The band’s first four albums saw the four-piece navigating youth with reckless abandon: driving drunk, living in rodent-infested apartments, stomaching romantic failures, getting high on shift breaks at shitty jobs, partying way too much, and struggling to pay rent. But the band’s most recent album, 2017’s After the Party, opened with "Tellin' Lies," a song that had Barnett staring down the big 3-0, sobering up, and pondering, “Where are we gonna go now that our twenties are over?”

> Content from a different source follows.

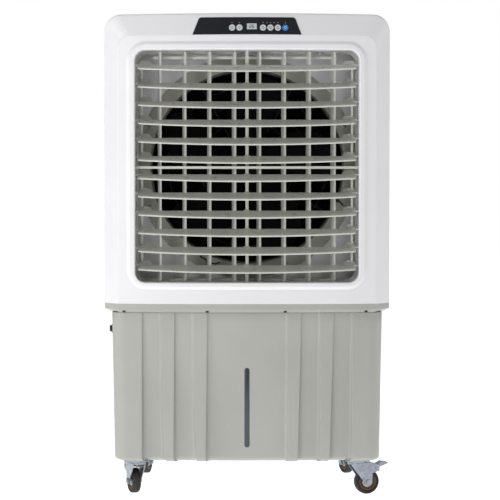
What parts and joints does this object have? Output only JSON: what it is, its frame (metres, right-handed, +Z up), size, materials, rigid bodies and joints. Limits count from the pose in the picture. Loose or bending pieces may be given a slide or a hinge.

“My dad made fun of me when he first heard that song,” says Barnett. “He was like, ‘What are you talking about, man? Your thirties are the best decade of your entire life! In your twenties, you have no idea what’s going on. You and all your friends are broke, you’re constantly trying to figure things out, it’s a train wreck. But in your thirties, you start to understand yourself and understand others. You find your career path and things start to make sense.’ And I was like, you know what? You’re right. Why did I put it in my head that it’s all doom and gloom? It really shifted my mindset.”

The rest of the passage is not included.